Taliban name acting head of Afghan central bank to address ‘people’s problems’
- The announcement comes at a time when banks reportedly remain closed in the country, ATMs are running out of cash and prices of essential items have risen by as high as 35 per cent since the group took over.
More than a week after the Islamist insurgents Taliban swept Afghanistan’s capital Kabul with no or minimal resistance, the group has appointed one of its officials as the acting governor of the Da Afghanistan Bank (DAB) – which is the country’s central bank — spokesperson Zabihullah Mujahid said on Twitter.
Haji Mohammad Idris has been named the acting head of the DAB, even as the war-torn nation struggles with enormous economic turmoil with ATMs running out of cash and prices of essential items skyrocketing, Bloomberg reported.
In his Twitter post, Mujahid stated that Idris will “address the looming banking issues and the problems of the people,” according to the translation by Bloomberg.
Muhammad Jalal, a member of the Taliban’s cultural commission told Bloomberg over a text message that Idris headed the group’s economic commission in the past.
In an interview with Bloomberg’s Odd Lots podcast, exiled central bank chief Ajmal Ahmady said that Afghanistan under Taliban faces an array of shocks that probably will result in weaker currency, capital controls and rapid inflation.

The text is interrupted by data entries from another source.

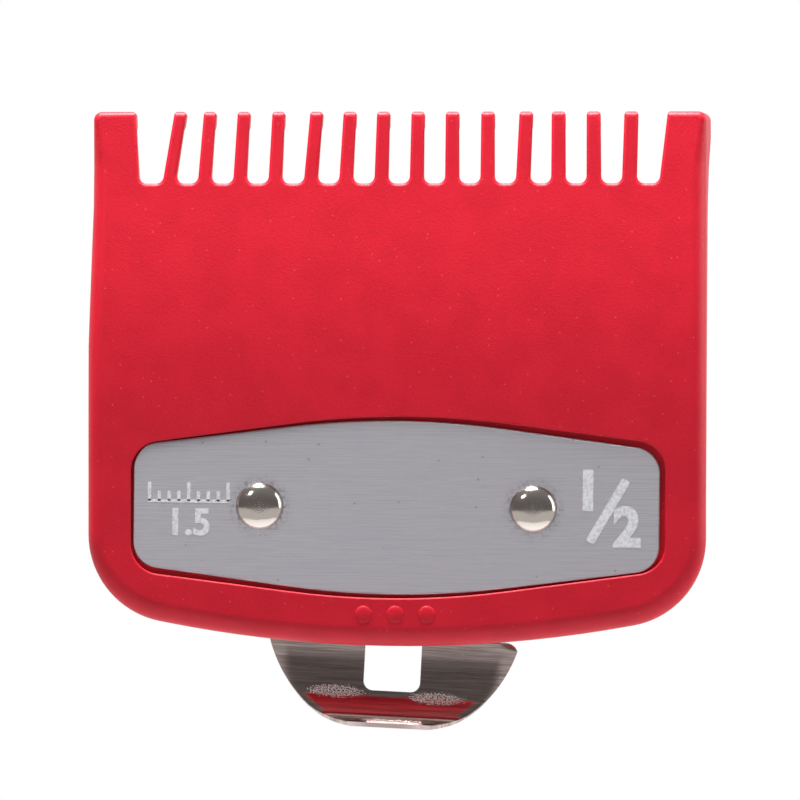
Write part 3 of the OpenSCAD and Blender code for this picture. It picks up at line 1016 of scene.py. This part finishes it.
def lay_uv(piece: Object, rule: Callable[[Vector], Point]) -> None:
    """Lay a UV map on a piece by a rule from a vertex's place."""
    layer = piece.data.uv_layers.active or piece.data.uv_layers.new(name="surface")
    for loop in piece.data.loops:
        layer.data[loop.index].uv = rule(piece.data.vertices[loop.vertex_index].co)


@dataclass
class SizeMarks(Piece):
    """The etched size marks: a plain half at the right, and a ruled scale over its measure at the left."""

    plate: BadgePlate
    # How far the marks stand on the plate, and half their thickness.
    lift: float = 0.004
    film: float = 0.003
    # The scale: its ticks, their spacing, width and heights, and where the first one's foot is.
    ticks: int = 9
    tick_pitch: float = 0.775
    tick: float = 0.27
    tick_heights: Point = (1.5, 0.8)
    scale_foot: Point = (-19.5, 0.35)

    def settle(
        self, piece: Object, name: str, middle: Point, turn: float = 0.0
    ) -> Object:
        """Stand a flat mark up on the plate's face.

        Args:
            piece: The mark, flat in X and Y about the origin, in millimetres.
            name: Its name.
            middle: Where its origin goes, in the plate's own frame.
            turn: A further turn, clockwise seen from outside.

        Returns:
            The mark.
        """
        piece.name = piece.data.name = name
        spot = self.plate.place
        own = Place(0.0, 0.0, turn)
        for vertex in piece.data.vertices:
            flat = own.put((vertex.co.x, vertex.co.y), 0.0) / MM
            depth = self.plate.front_y - self.lift - vertex.co.z
            vertex.co = spot.put((middle[0] + flat.x, middle[1] + flat.z), depth)
        face_outwards(piece)
        return piece

    def numeral(self, text: str, size: float, stroke: float) -> Object:
        """Set plain numerals as a thin mesh, centred on the origin, with their strokes thickened."""
        deselect_everything()
        bpy.ops.object.text_add(location=(0, 0, 0))
        sign = bpy.context.object
        sign.data.body = text
        sign.data.size = size
        sign.data.align_x = "CENTER"
        sign.data.align_y = "CENTER"
        sign.data.offset = stroke * size
        sign.data.extrude = self.film
        bpy.ops.object.convert(target="MESH")
        return bpy.context.object

    def bar(self, width: float, height: float) -> Object:
        """Loft one thin bar with rounded ends, centred on the origin."""
        r = min(width, height) * 0.3
        signs = ((-1, -1), (1, -1), (1, 1), (-1, 1))
        points = rounded([(sx * width / 2, sz * height / 2, r) for sx, sz in signs])
        return loft("bar", [[Vector((x, z, depth)) for x, z in points] for depth in (-self.film, self.film)])

    def join(self, pieces: list[Object], name: str) -> Object:
        """Join marks into one piece."""
        pick(pieces[0])
        for piece in pieces[1:]:
            piece.select_set(True)
        bpy.ops.object.join()
        pieces[0].name = pieces[0].data.name = name
        return pieces[0]

    def build(self, material: Material) -> None:
        """Make both marks."""
        half = [
            self.settle(self.numeral("1", 4.2, 0.05), "mark_part", (15.1, 1.35)),
            self.settle(self.bar(0.72, 5.7), "mark_part", (16.7, -0.1), 30.0),
            self.settle(self.numeral("2", 4.2, 0.045), "mark_part", (18.2, -1.5)),
        ]
        self.dress(self.join(half, "mark_half"), material, "root", [], None)
        left, foot = self.scale_foot
        long = (self.ticks - 1) * self.tick_pitch
        scale = [self.settle(self.bar(long + self.tick, self.tick), "mark_part", (left + long / 2, foot))]
        for k in range(self.ticks):
            tall = self.tick_heights[0 if k % 4 == 0 else 1]
            spot = (left + self.tick_pitch * k, foot + tall / 2)
            scale.append(self.settle(self.bar(self.tick, tall), "mark_part", spot))
        scale.append(self.settle(self.numeral("1.5", 2.9, 0.03), "mark_part", (left + long / 2, -1.4)))
        self.dress(self.join(scale, "mark_measure"), material, "root", [], None)


@dataclass
class Rivet(Piece):
    """One rivet: domed head on the plate, shank, and formed tail on the clip's base."""

    plate: BadgePlate
    side: Side
    # Looks only: the head is 0.11 wider than the CAD's, and its crown is flattened.
    head_d: float = 3.76
    head_h: float = 0.9
    shank_d: float = 2.2
    tail_d: float = 3.3
    tail_h: float = 0.5
    tail_y: float = -0.7

    def profile(self) -> list[Point]:
        """Radius and depth from the head's crown to the tail, with the crown a little flattened."""
        head_r, front = self.head_d / 2, self.plate.front_y
        points = [(0.02, front - self.head_h)]
        for k in range(1, 25):
            a = math.pi / 2 * k / 24
            r = head_r * math.sin(a)
            points.append((r, front - self.head_h * (1 - (r / head_r) ** 2.5) ** 0.56))
        tail_r, tail, end = self.tail_d / 2, self.tail_y, self.tail_y + self.tail_h
        points += [(head_r - 0.05, front), (self.shank_d / 2, front + 0.001), (self.shank_d / 2, tail)]
        points += [(tail_r - 0.06, tail + 0.001), (tail_r, tail + 0.08), (tail_r - 0.2, tail + 0.38)]
        points += [(tail_r - 0.42, end), (0.6, end), (0.4, end - 0.1), (0.02, tail + 0.36)]
        return points

    def build(self, material: Material) -> Object:
        """Turn the rivet's profile round its axis, and mark every point's distance from it."""
        name = f"headed_rivet_{self.side.name.lower()}"
        middle = self.plate.rivet_centre(self.side, 0) / MM
        place = Place(middle.x, middle.z)
        piece = loft(name, [place.ring(circle(r, 64), y) for r, y in self.profile()])
        smooth(piece, 50)
        far = piece.data.attributes.new("from_axis", "FLOAT", "POINT")
        for vertex in piece.data.vertices:
            offset = vertex.co / MM - middle
            far.data[vertex.index].value = math.hypot(offset.x, offset.z)
        # The head's shadow is turned off, because these lamps would lay it on the plate as a dark wedge.
        # A real rivet does throw one.
        piece.visible_shadow = False
        return self.dress(piece, material, "root", [f"rivet_{self.side.name.lower()}"], Slot.RIVET)


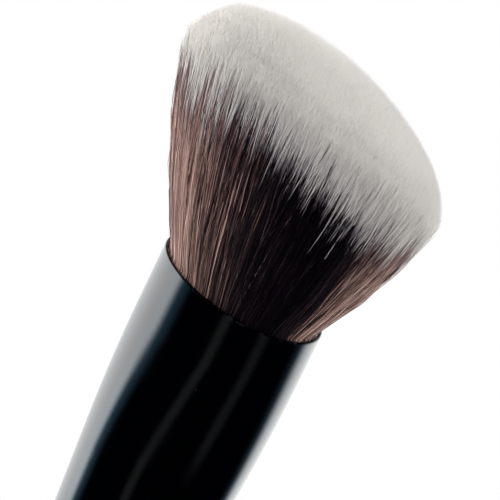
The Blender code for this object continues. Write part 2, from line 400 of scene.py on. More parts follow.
# Wear where a coat is rubbed thin: full at one height, gone a reach away, times patches of noise
def edgeRub():
    group, given, result = newGroup("edgeRub", ("Place", "Along", "Centre", "Reach"), ("Mask",))
    away = maths("ABSOLUTE", minus(given["Along"], given["Centre"]))
    near = minus(1.0, ease(away, 0.0, given["Reach"]))
    patches = noise(given["Place"], lacquer["rub"]["scale"], lacquer["rub"]["detail"])
    fill(group, result, {"Mask": times(near, ease(patches, *lacquer["rub"]["range"]))})
    return group


marksGroup = lacquerMarks()
rubGroup = edgeRub()


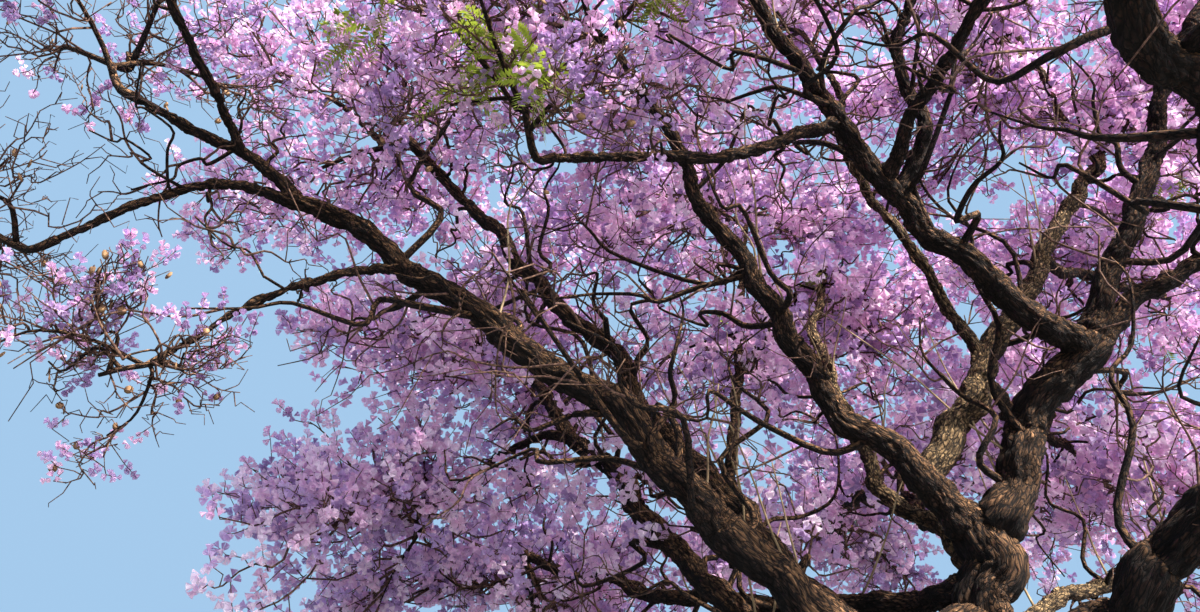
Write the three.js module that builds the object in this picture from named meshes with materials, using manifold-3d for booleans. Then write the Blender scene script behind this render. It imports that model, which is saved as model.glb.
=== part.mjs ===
// A large old jacaranda in full bloom, standing on level ground.
// A short leaning trunk with a root flare forks low into two stems. Long crooked boughs rise and spread
// from them, and each bough ends in an airy mass of twigs tipped with sprays of lilac blossom.
// Millimetres, +Z up, origin at the middle of the flat cut at ground level. The long left bough runs
// towards -X.
import * as THREE from "three";
import { mergeVertices } from "three/addons/utils/BufferGeometryUtils.js";
import Module from "manifold-3d";

const wasm = await Module();
wasm.setup();

// Trunk
const TRUNK_HEIGHT = 2250; // ground to the fork
const TRUNK_RADIUS = 408; // low on the trunk, above the root flare
const TRUNK_TOP_RADIUS = 330;
const TRUNK_LEAN = [-70, 20]; // how far the fork stands from above the foot, along X and Y
const TRUNK_BOW = [35, -20, 0];
const TRUNK_SIDES = 16;
const TRUNK_RINGS = 8;
const TRUNK_KINK = 5;
const TRUNK_SEED = 1;
const FLARE_RADIUS = 230; // what the root flare adds at the ground
const FLARE_HEIGHT = 420; // over which the flare falls to a third
const ROOT_LOBES = [5, 3]; // main roots round the flare, and a slower swell that makes them uneven
const LOBE_DEPTH = [0.1, 0.06]; // of the radius at the ground

// Limbs
const NODE_SPACING = 640; // between the kinks of a limb
const LEAST_PIECES = 3; // from kink to kink, on a short limb
const TAPER_POWER = 0.85; // below 1 a limb loses girth sooner
const COLLAR_SHARE = 0.3; // swelling of a limb where it leaves its parent
const COLLAR_LIMIT = 0.95; // of the parent's girth
const ROOT_SHARE = 0.78; // of its girth that a limb has on its parent's centreline
const STOUT = 120; // base radius above which a limb is rounder
const STOUT_SIDES = 7;
const SLIM_SIDES = 5;
const SEAT = 0.3; // clearance between a mass's stem and its bough's tip
const SKIN = 0.4; // that a limb cuts away round itself, for the same clearance on its flat facets
const SAMPLE_SPACING = 120; // of the places on limbs that twigs are kept clear of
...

He fled the country following the escape of other officials and leaders of Afghanistan, including former President Ashraf Ghani.
Taliban fighters have been making swift movements towards Kabul by capturing provincial capitals – starting with minor ones to major hubs, till August 15. Soon after Kabul fell in their hands, Afghan nationals began to make a beeline at the Hamid Karzai International Airport to leave the country and their regime.
Although the militants have, through its amnesty, assured that all Afghans will be safe and secured under their rule and that women and girls will be allowed to go to school as well as work, world leaders and organisations remain doubtful about the same.
Idris’ appointment comes at a time when Afghani currency hit a record low last week, soon after the Taliban took over. Banks have reportedly been shut and prices of basic food items such as oil and flour have risen by as high as 35 per cent over the previous seven days. The Bloomberg report added that pharmacies and drugstores are also shut across Kabul, even as Mujahid said that the group’s fighters are patrolling the city to ensure security.
A spokesperson of the Afghanistan finance ministry, Mohammad Rafi Tabe, told Bloomberg over phone that banks in the country will become “operational by tomorrow or the day after.”
Tabe added though the finance minister left Afghanistan prior to the recapture of Kabul, the ministry is back to work and that all of its staff will function as per the same positions they had before the Taliban took over.
Meanwhile, one of the extremist group’s officials, in an interview with Sky News in Doha, warned the US against delaying the deadline of August 31 for withdrawing its forces from Afghanistan. “If the US or UK were to seek additional time to continue evacuations – the answer is no. Or there would be consequences,” Taliban spokesperson Suhail Shaheen was quoted as saying.
He further said that the extension is a “red line” and delaying the withdrawal of forces would mean “[America] is extending occupation while there is no need for that.”
Shaheen said that if the US is intent on “continuing occupation” of Afghanistan, it will “provoke a reaction” from the Taliban.